GCAA has achieved major successes in the following areas:
- Type A Units: After more than a yearlong battle, we were able to convince the North Carolina Building Code Council to revert the NC building code back to 5% of the first 100 units plus 2% of the additional units as the required number of Type A fully accessible units. The change also makes 20 units the starting point for requiring Type A units. This lessens the number of units our development members need to include on projects and removes another sore point to the continued growth in our region.
- Source of Income Discrimination and Criminal Screening Legislation: While there is a need to address these issues head on, the year has brought a wave of dialogue around creating Source of Income Discrimination (SOID) and Criminal Screening laws locally and statewide. This proposal would have made it mandatory for owners and operators to accept Housing Choice Vouchers and other HUD rental assistance if the unit met certain guidelines and aspects of criminal screening that would not have been in the industry’s best interest. The GCAA worked tirelessly in tandem with the Rental Housing Alliance (RHA) PAC and the AANC, to encourage the City of Charlotte to take an educational route to encourage owners and operators to voluntarily approach rather than a mandate approach.

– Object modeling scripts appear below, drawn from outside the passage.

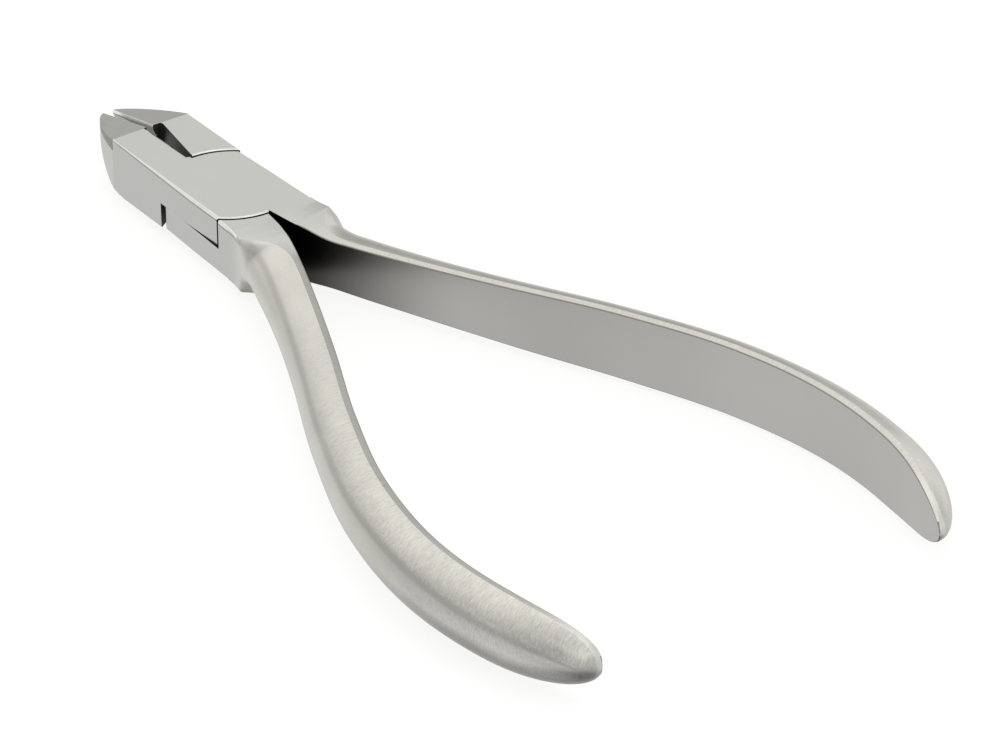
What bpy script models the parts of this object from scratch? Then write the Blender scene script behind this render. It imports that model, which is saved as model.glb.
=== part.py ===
# Side cutter for orthodontic wire: two flat forged halves in a lap joint, with carbide cutting
# inserts brazed to the jaws.
# The origin is where the pivot axis meets the flat underside of the joint. The jaws point along
# -X, the handles along +X, and the pivot axis is Z. Every shape is drawn with the jaws closed,
# and each half is then turned about the pivot by half of the opening at rest.

import math

import bmesh
import bpy
import numpy as np

# Driving dimensions, in millimetres and degrees

# The head, a flat bar that holds the joint and narrows a little both ways from the pivot
head_thickness = 6.9
head_half_width = 5.45
front_taper = 2.4
rear_taper = 1.2
chamfer_at_nose = 0.03
chamfer_at_pivot = 0.25
chamfer_at_root = 0.3

# The nose of the jaws, from the inserts' rear edge to the tip
nose_start = 16.5
nose_length = 8.9
nose_fullness = 1.15
nose_roundness = 0.66
nose_top_slope = 12.9
underside_rise_start = 13.2
underside_rise = 4.0
underside_curve = 1.8

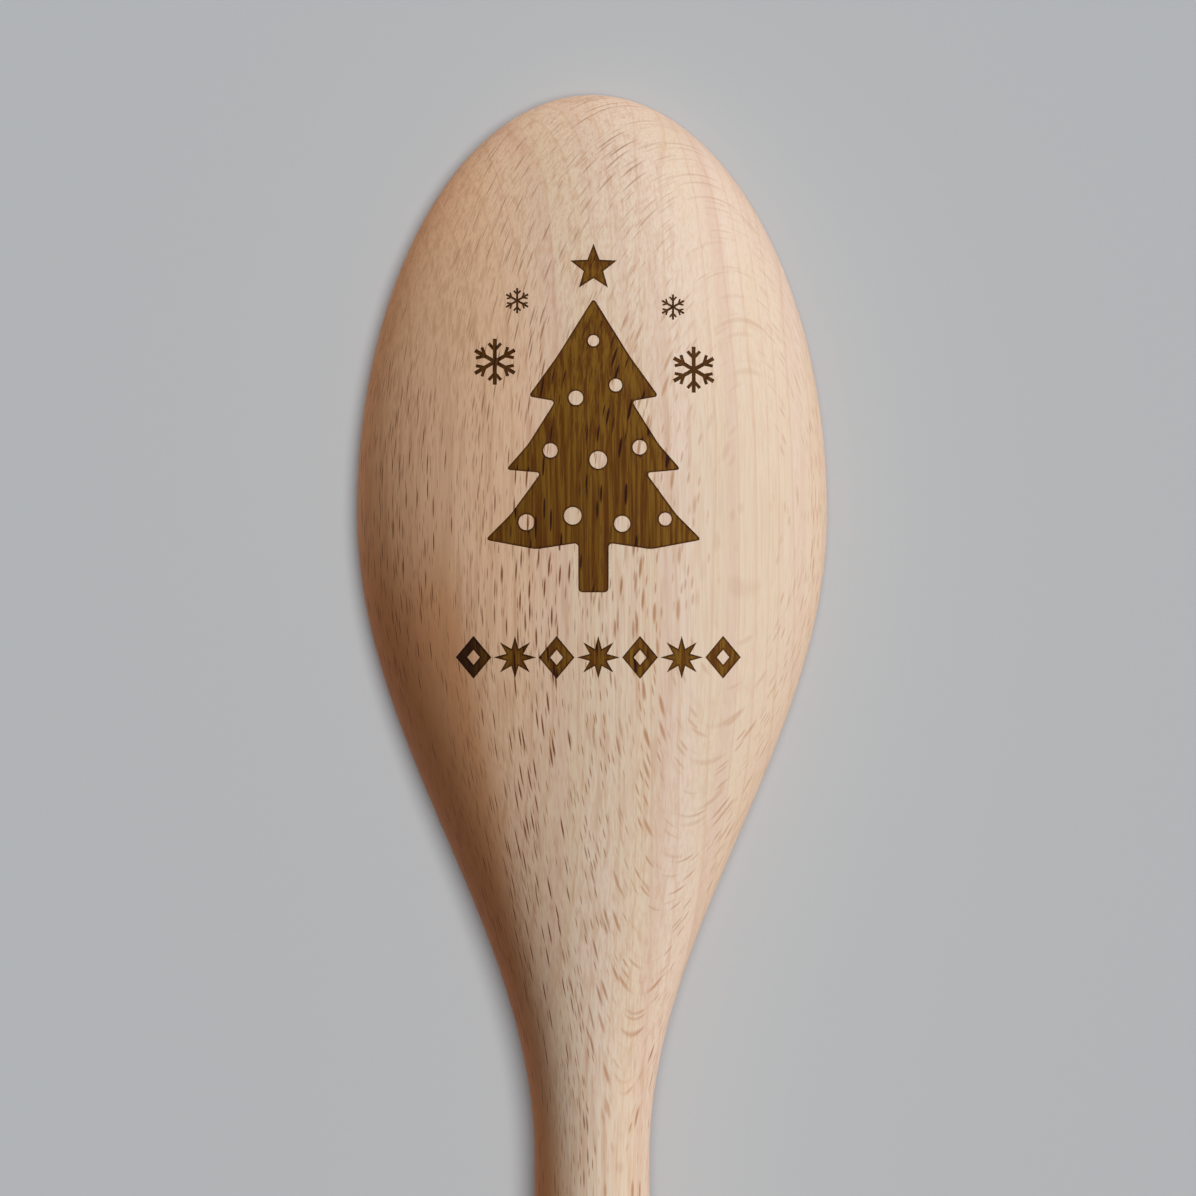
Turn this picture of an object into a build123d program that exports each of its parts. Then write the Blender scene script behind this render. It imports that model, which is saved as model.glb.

- Valet Waste: When the valet waste industry was threatened because of issues identified by the fire marshal, GCAA worked alongside doorstep trash and recycling industry leaders to help resolve those issues and achieve a positive resolution. through state code and legislation. In December, the North Carolina Building Code Council voted unanimously to amend the state fire code to include recognition of door-step trash collection from apartment residences. This amendment is the first step in legitimizing valet waste services and will finally establishes consistency of operation and enforcement throughout the state.
- Housing Code Enforcement:The GCAA has been on the front line of advocacy for common-sense local minimum housing code enforcement and housing provider-friendly rules that impact multi-family housing. Committee members provided guidance on Charlotte’s proposed Minimum Housing Standards amendments ensuring that the new ordinances were clear, concise, measurable, and fair.
- Housing Affordability: Given the critical issue of housing affordability issues in our communities, we relaunched this sub-committee to zero in on finding new housing support for the community, increasing our members' understanding of housing affordability challenges and identifying potential solutions to housing availability barriers. Communities like Lake Arbor provided the subcommittee, and the GCAA at-large, an opportunity to demonstrate our strength. It was our duty to show that the housing conditions at Lake Arbor were the exception, in our industry, and not the rule. Some of our members were engaged in working to help rehouse the displaced residents.
We continue to participate in the conversation on housing affordability providing market proven approaches and ideas to address housing affordability concerns.